The West Wing with interest in the show dropping after Sorkin left and the show splitting into two separate storylines (the election and the ongoing story of the administration) meant an increase in cast, mostly for the election episodes, but also in the administration episodes. This lead to Charlie (Dule Hill) and Toby (Richard Schiff) having reduced roles to despite the fact that the administration episodes was lacking characters. May not count as Dule saw the writing on the wall and did the Psyche pilot and agreed to do 6 episodes and Richard still did his minimum contracted episodes (11). Mandy, a main character in Season 1 disappeared without mention after series 1, not even appearing or being mentioned afterwards in episodes to the campaign she’d been part of. I think that’s described as mutual, but it’s clear she was being written less and less as season 1 progressed.

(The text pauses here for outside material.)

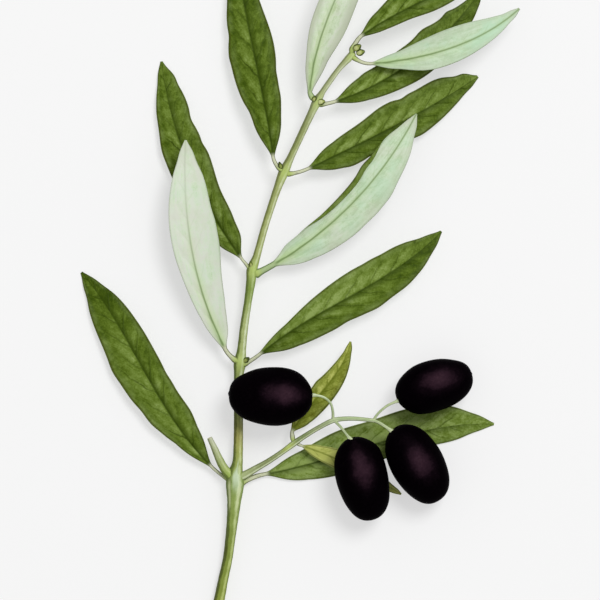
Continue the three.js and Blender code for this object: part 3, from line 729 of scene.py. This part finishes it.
def revolved(origin, axis, distances, radii):
    """Rings about an axis, with a radius for each of their points. Both ends close on the axis."""
    sides = radii.shape[1]
    ahead = unit(np.array(axis))
    rings = origin + ahead * distances[1:-1, None, None] + around(ahead, sides) * radii[1:-1, :, None]
    ends = origin + ahead * distances[[0, -1], None]
    points = np.vstack([rings.reshape(-1, 3), ends])
    faces = ring_faces(len(rings), sides)[:-2]
    foot, tip = len(points) - 2, len(points) - 1
    for k in range(sides):
        after = (k + 1) % sides
        faces.append((foot, after, k))
        faces.append((tip, foot - sides + k, foot - sides + after))
    return points, faces


def ring_map(first, second):
    """A pair per point of revolved rings, from values by ring and by angle."""
    pairs = np.stack([np.repeat(first[1:-1], len(second)), np.tile(second, len(first) - 2)], axis=1)
    return np.vstack([pairs, [first[0], 0.0], [first[-1], 0.0]])


def olive_piece(name, form, materials):
    """A plump, slightly uneven olive with a dimple at its stalk and a small point at its far end."""
    rng = random.Random(name)
    half_length, half_width = form.half
    turn = np.linspace(0, math.pi, OLIVE_RINGS)
    angle = ring_angles(OLIVE_SIDES)
    distances = -half_length * np.cos(turn) + OLIVE_DIMPLE * bump(turn, 0, 0.09)
    distances += OLIVE_POINT * bump(turn, math.pi, 0.05) - 0.1 * bump(turn, math.pi, 0.2)
    radii = half_width * np.clip(np.sin(turn), 0, 1) ** 0.92 * (1 - 0.03 * np.cos(turn))
    lobes = [rng.uniform(0, math.tau) for _ in range(3)]
    uneven = (0.006 * np.sin(2 * angle + lobes[0]) + 0.004 * np.sin(3 * angle + lobes[1] + turn[:, None])
              + 0.003 * np.sin(5 * turn[:, None] + angle + lobes[2]))
    reach = radii[:, None] * (1 + uneven)
    station = (distances / half_length + 1)[:, None] / 2
    for swell, to_side in ((form.left, np.cos(angle)), (form.right, -np.cos(angle))):
        reach += along([0, *swell, 0], station) * np.clip(to_side, 0, 1) ** 2
    origin = np.array(form.centre) + form.shift
    points, faces = revolved(origin, form.axis, distances, reach)
    # Where the painted highlight is centred on the skin.
    lengthwise, leftwards = form.painted_highlight
    from_highlight = angle - math.acos(leftwards / half_width)
    arc = (np.mod(from_highlight + math.pi, math.tau) - math.pi) * half_width / 10
    maps = {"painted_highlight": ring_map((distances - lengthwise) / 10, arc)}
    settle(mesh_object(name, points, faces, maps), name, materials)


def bud_piece(name, foot, tip, radius, materials):
    """A pointed bud wrapped in two pairs of scales."""
    axis = np.array(tip) - foot
    t = np.linspace(0, 1, BUD_RINGS)
    angle = ring_angles(BUD_SIDES)
    size = radius * np.clip(np.sin(math.pi * t ** 0.85), 0, 1) ** 0.55
    first_edge = t[:, None] - 0.42 - 0.2 * np.cos(2 * angle)
    second_edge = t[:, None] - 0.72 + 0.12 * np.cos(2 * angle)
    wrapped = 0.92
    for height, edge in zip(SCALE_STEPS, (first_edge, second_edge)):
        wrapped = wrapped + height * (1 - smoothstep(edge, -0.02, 0.05))
    points, faces = revolved(foot, axis, t * np.linalg.norm(axis), size[:, None] * wrapped)
    piece = mesh_object(name, points, faces, {"scale": ring_map(t, np.sin(angle))})
    settle(piece, name, materials)


# ---------------- nodes


class Value:
    """An output of a node. It counts as a number does, and a | b is the greater of two."""

    def __init__(self, nodes, socket):
        self.nodes = nodes
        self.socket = socket

    def math(self, operation, other=0.0):
        return self.nodes.math(operation, self, other)

    def __rsub__(self, other):
        return self.nodes.math("SUBTRACT", other, self)

    __add__ = __radd__ = partialmethod(math, "ADD")
    __sub__ = partialmethod(math, "SUBTRACT")
    __mul__ = __rmul__ = partialmethod(math, "MULTIPLY")
    __truediv__ = partialmethod(math, "DIVIDE")
    __pow__ = partialmethod(math, "POWER")
    __or__ = partialmethod(math, "MAXIMUM")
    __abs__ = partialmethod(math, "ABSOLUTE")

    def smooth(self, low, high):
        """0 at low, 1 at high, smooth between and level beyond. It falls where low is above high."""
        limits = {"Value": self, "From Min": low, "From Max": high}
        return self.nodes.value("ShaderNodeMapRange", limits, interpolation_type="SMOOTHSTEP")

    def stripe(self, middle, reach):
        """1 at middle, falling smoothly to 0 at reach on either side."""
        return abs(self - middle).smooth(reach, 0.0)


class Nodes:
    """A node tree that is built up node by node."""

    def __init__(self, tree):
        self.tree = tree
        tree.nodes.clear()

    def node(self, kind, inputs, **settings):
        made = self.tree.nodes.new(kind)
        for key, value in settings.items():
            setattr(made, key, value)
        for key, value in inputs.items():
            self.feed(made.inputs[key], value)
        return made

    def feed(self, socket, value):
        if isinstance(value, Value):
            self.tree.links.new(value.socket, socket)
        else:
            socket.default_value = value

    def value(self, kind, inputs, output=0, **settings):
        return Value(self, self.node(kind, inputs, **settings).outputs[output])

    def math(self, operation, a, b):
        return self.value("ShaderNodeMath", {0: a, 1: b}, operation=operation)


def colour(shade):
    """A shade (red, green, blue) as seen on screen, 0 to 255, as the linear values that nodes take."""
    if isinstance(shade, Value):
        return shade
    parts = [part / 255 for part in shade]
    return (*(p / 12.92 if p <= 0.04045 else ((p + 0.055) / 1.055) ** 2.4 for p in parts), 1.0)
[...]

Conversely, it seems the makers of Good Omens liked at least 4 of the Series 1 actors so much that they just recast them. [Series 2 had a much reduced focus than series 1, so a lot of characters just disappeared as their stories had been told.]
Kimberly Drummond on Diff’rent Strokes?
Fascinating pick. It was because the actor was pregnant, but that’s not a good enough reason, so sure, that’s a good one!
As I understand it, virtually all but the titular characters of Bob Hearts Abishola have been demoted to feature characters with appearances on only some episodes. Until then, they would give each character a storyline in every episode (kinda impressive, considering it’s a 22-minute sitcom).
Yeah, good call, Adam, that was a shocking series of demotions.